Scenario Generation Explanation

Generating the scenarios involves a number of design decisions that strongly determine the form of the network being generated. This document aims to explain some of the more technical details of generating the scenarios when using the Scenario Generator class.

The scenario generator is based heavily on prior work, specifically:

Network Topology

Description to come. Till then we recommend reading the papers linked above, especially the appendix of Speicher et al (2017).

Correlated Configurations

When generating a scenario with uniform=False the scenario will be generated with host configurations being correlated. This means that rather than the OS and services it is running being chosen uniformly at random from the available OSs and services, they are chosen randomly with increased probability given to OSs and services that are being run by other hosts whose configuration was generated earlier.
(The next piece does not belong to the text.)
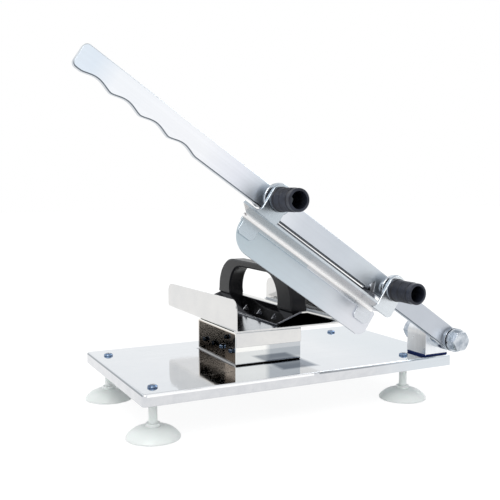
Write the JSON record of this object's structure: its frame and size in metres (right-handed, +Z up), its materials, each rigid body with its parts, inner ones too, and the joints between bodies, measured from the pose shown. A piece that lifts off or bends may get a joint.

Specifically, the distribution of configurations of each host in the network are generated using a Nested Dirichlet Process, so that across the network hosts will have corelated configurations (i.e. certain services/configurations will be more common across hosts on the network). The correlation can be controlled using three parameters: alpha_H, alpha_V, and lambda_V.

alpha_H and alpha_V control the degree of correlation, with lower values leading to greater correlation.

lambda_V controls the average number of services running per host, with higher values will mean more services (so more vulnerable) hosts on average.

All three parameters must have a positive value, with the defaults being alpha_H=2.0, alpha_V=2.0, and lambda_V=1.0, which tends to generate networks with fairly correlated configurations where hosts have only a single vulnerability on average.

Generated Exploit Probabilities

Success probabilities of each exploit are determined based on the value of the exploit_probs argument, as follows:

  • exploit_probs=None - probabilities generated randomly from uniform distribution over the interval (0, 1).
  • exploit_probs=float - probability of each exploit is set to the float value, which must be a valid probability.
  • exploit_probs=list[float] - probability of each exploit is set to corresponding float value in list. This requires that the length of the list matches the number of exploits as specified by the num_exploits argument.
  • exploit_probs="mixed" - probabilities chosen from a set distribution which is based on the CVSS attack complexity distribution of top 10 vulnerabilities in 2017. Specifically, exploit probabilities are chosen from [0.3, 0.6, 0.9] which correspond to high, medium and low attack complexity, respectively, with probabilities [0.2, 0.4, 0.4].

For deterministic exploits set exploit_probs=1.0.


The firewall restricts which services can be communicated with between hosts on different subnets. This is mostly done by selecting services at random to block between each subnet, with some contraints.

Firstly, there exists no firewall between subnets in the user zone. So communication between hosts on different user subnets is allowed for all services.

Secondly, the number of services blocked is controlled by the restrictiveness parameter. This controls the number of services to block between zones (i.e. between the internet, DMZ, sensitive, and user zones).

Thirdly, to ensure that the goal can be reached, traffic from at least one service running on each subnet will be allowed between each zone. This may mean more services will be allowed than restrictiveness parameter.